Ben Myers of Faith and Theology has taken to writing short stories. His rather funny but also tragic piece on The last theologian connected so directly with what Andrew Louth discusses in the first chapter of Discerning the Mystery, which he titles “Dissociation of Sensibility,” that I thought that I’d better get down to posting something from it. Louth addresses the division both in our culture and within us as individuals. This is a dissociation between thought and feeling, between mind and heart. Even the attempts of the Romantics to rehabilitate aesthetics end up relegating it to the fringes. And the same thing happens to religion…

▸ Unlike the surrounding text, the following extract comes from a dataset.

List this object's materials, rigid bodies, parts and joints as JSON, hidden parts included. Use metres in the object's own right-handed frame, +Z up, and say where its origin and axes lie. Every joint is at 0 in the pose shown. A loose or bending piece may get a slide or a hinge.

But the case with theology is in some respects different: the crack and divisions go deeper and have been there longer, and it might even be argued that it is the collapse of the centre in theology that has led to the spreading of the cracks throughout our culture. In any case, it is certain that much of the division in theology is simply a reflection of the division in our culture: the specialization in theology, the remoteness of theology – often complained of – from the Church and the believing Christian, and indeed the remoteness of theologians from one another (the Old Testament specialist from the specialist in nineteenth-century theology, say) are all part of a phenomenon we see much of elsewhere and have come to regard as inevitable. One way in which the division in theology manifests itself is in the division between theology and spirituality, the division between thought about God and the movement of the heart towards God. It is a division of mind and heart, recalling Eliot’s ‘dissociation of sensibility’, and a division which is particularly damaging in theology, for it threatens in a fundamental way the whole fabric of theology in both its spiritual and intellectual aspects. Cut off from the movement of the heart towards God, theology finds itself in a void – for where is its object? Where is the God with whom it concerns itself? Even if God can be reached by reason, even if natural theology is possible, real theology could never be confined within such narrow limits. For theology (as opposed to religious studies) concerns itself with the Scriptures, with tradition, with the development of dogma, with the history of the Church, all of which is natural enough to the Christian, to one who believes. But belief, faith, is not a purely rational exercise; it involves, as an indispensable element, the response of the will or the heart to the One in whom we believe. Cut off from this, theology has to justify itself, not directly, but indirectly, as an indispensable part of historic European culture, for example. It is an uneasy justification, and inevitably pushes theology to the periphery, to be studied not for itself, but for some usefulness that can be claimed for it.

Andrew Louth, Discerning the Mystery. An Essay on the Nature of Theology (Oxford, Clarendon, 1983)  2-3.

There is more to come, but the bell has just gone for prayers! I hope that it won’t be too long before I get back to this! (And I haven’t forgotten Zizioulas either, in case anyone is wondering, its just that other things have gotten in the way).